La sinistrose rapidement oubliée, l’ambiance monte d’un cran à mesure que les Verts montrent de meilleures intentions. À l’heure de jeu, une action confuse dans la surface lyonnaise redonne de la vitalité à tout le bar, qui se remet à pousser comme aux plus belles heures. « Les centres se multiplient, ça va passer ! » hurle Serge au comptoir, avant de sortir son mégaphone et d’entonner plusieurs chants d’encouragement avec la foule revigorée : « Unis sous les mêmes couleurs, on chante tous en cœur ! » Visiblement, le soutien du 12e homme, même à des kilomètres de distance, fait la différence. Alors que tout le bar est occupé à chanter, le talentueux Romain Hamouma catapulte une reprise acrobatique dans les filets (65e). C’est l’explosion à la Divette qui se transforme l’espace de quelques minutes en un véritable zoo humain.
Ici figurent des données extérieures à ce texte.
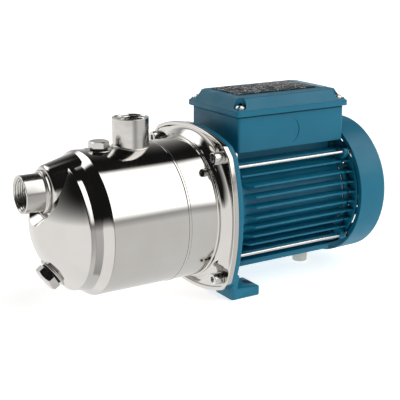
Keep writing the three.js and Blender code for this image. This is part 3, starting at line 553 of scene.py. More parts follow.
FINISHES = {
    "polished_stainless": polished_look(),
    "stainless": varied(
        "stainless", (0.535, 0.52, 0.50), (0.585, 0.57, 0.548), (0.17, 0.24), 60, 0.000004, 1.0, (1, 1, 3)),
    "zinc_screws": varied(
        "zinc_screws", (0.58, 0.58, 0.57), (0.70, 0.70, 0.68), (0.18, 0.30), 240, 0.00002, 1.0),
    "blue_paint": paint_look(),
    "black_plastic": varied(
        "black_plastic", (0.009, 0.009, 0.010), (0.018, 0.018, 0.019), (0.38, 0.52), 140, 0.00004),
    "rubber_seals": varied(
        "rubber_seals", (0.008, 0.008, 0.008), (0.016, 0.016, 0.016), (0.62, 0.8), 180, 0.00005),
    "ivory_plastic": varied(
        "ivory_plastic", (0.60, 0.57, 0.50), (0.68, 0.66, 0.60), (0.42, 0.56), 120, 0.00004),
    "shaft_steel": turned_look("shaft_steel", (0.42, 0.42, 0.42), (0.58, 0.58, 0.57), (0.18, 0.3)),
    "bearing_steel": turned_look("bearing_steel", (0.50, 0.51, 0.52), (0.62, 0.63, 0.64), (0.1, 0.18)),
    "laminations": lamination_look(),
    "copper_winding": winding_look(),
    "rotor_alloy": varied(
        "rotor_alloy", (0.38, 0.39, 0.40), (0.55, 0.56, 0.57), (0.36, 0.52), 160, 0.00008, 0.9),
    "seal_carbon": varied(
        "seal_carbon", (0.018, 0.018, 0.02), (0.034, 0.034, 0.036), (0.36, 0.5), 200, 0.00002),
    "seal_ceramic": varied(
        "seal_ceramic", (0.70, 0.67, 0.60), (0.78, 0.76, 0.70), (0.22, 0.34), 150, 0.00001),
    "label_black": label_look(),
    "brown_resin": varied(
        "brown_resin", (0.10, 0.045, 0.018), (0.17, 0.08, 0.034), (0.4, 0.55), 130, 0.00003),
    "capacitor_can": varied(
        "capacitor_can", (0.035, 0.037, 0.04), (0.055, 0.058, 0.062), (0.4, 0.55), 110, 0.00003),
}
FINISHES = {name: look.material for name, look in FINISHES.items()}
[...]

Occupé à fêter bruyamment l’égalisation avec ses potes, Matthieu, tout sourire, lâche quelques mots prophétiques : « Franchement, je le voyais pas venir, mais on va aller chercher le 2-1 ! C’est très rare qu’on revienne dans un derby, normalement on se fait toujours manger en fin de match. » De nouveau heureux, Serge exulte : « Je t’avais dit que le but allait nous réveiller ! Allez les Verts ! C’est la panique chez les quenelles ! »

Portés par l’ardeur des supporters exaltés, les Stéphanois sont à deux doigts de passer devant dans la foulée, d’abord sur une action personnelle de Gradel, puis sur une tête du capitaine Loïc Perrin qui fracasse la transversale (79e). « Il y a pénalty, l’arbitre ! » ; « Qu’est-ce qu’il fout, la Brandade ? » ; « Casse-lui la jambe, putain ! » sont autant de commentaires pris sur le vif dans un bar qui croit plus que jamais à la victoire, dans une ambiance digne de Geoffroy-Guichard. À force cependant de voir leurs protégés gâcher des occasions, la motivation des supporters se transforme petit à petit en un état d’anxiété fébrile. Tandis que le KO flotte dans l’air, la dure réalité frappe. Sur une dernière action anodine, le bar dépité observe Yohann Gourcuff déborder à deux à l’heure sur son côté, avant d’adresser un centre parfait pour la tête imparable de Jimmy Briand (93e). 2-1 pour l’OL. Saint-Étienne est brisé. En tribunes, Jean-Michel Aulas exulte, tandis que les exclamations des commentateurs fendent le silence de mort : « Oh ! La tête parfaite de Jimmy Briiiiiand, les Lyonnais font fort vraiment ! » Le bar se vide rapidement dans une ambiance délétère et bordée d’insultes. Les yeux perdus, acculé derrière son comptoir, Serge peine à expliquer ce qu’il vient de voir : « Ce n’est pas possible, ils n’ont eu que deux occasions de la partie… On était meilleurs, mais on a trop raté d’occasions. » Et de conclure, le sourire aux lèvres, alors que son téléphone sonne déjà de manière répétée : « Le réalisme a parlé. Je vais me faire charrier toute la semaine par ces connards de Parisiens. »

Il est 23h et il ne reste pratiquement plus personne à la Divette. Seul Dam’s, 26 ans, fait encore la queue aux toilettes. « Bien sûr que je suis déçu, ce n’est pas la peine de venir remuer le couteau dans la plaie. On perd encore en fin du match, c’est affreux, d’autant plus que c’est Jimmy Briand qui marque. Jimmy Briand quoi… » Tom, son acolyte, parle lui aussi volontiers de « scénario catastrophe » : « Ça fait chier, tu sais, cette sensation d’avoir déjà vécu ce moment. Ce soir, on n’avait pas de gnaque, pas de couilles, surtout qu’en face, ce n’était plus l’équipe des Juninho et Govou. Encore une fois, on se fait piner par moins forts que nous. On est des losers, qui persistons dans notre culture de la lose. » Et les deux hommes de continuer à maugréer tandis qu’ils quittent l’établissement, après un dernier salut au patron. Ce soir, faute de victoire, Serge n’offrira pas de verveines du Velay. De quoi souffler à Tom un dernier commentaire inspiré : « Monde de merde » . C’est plutôt bien résumé.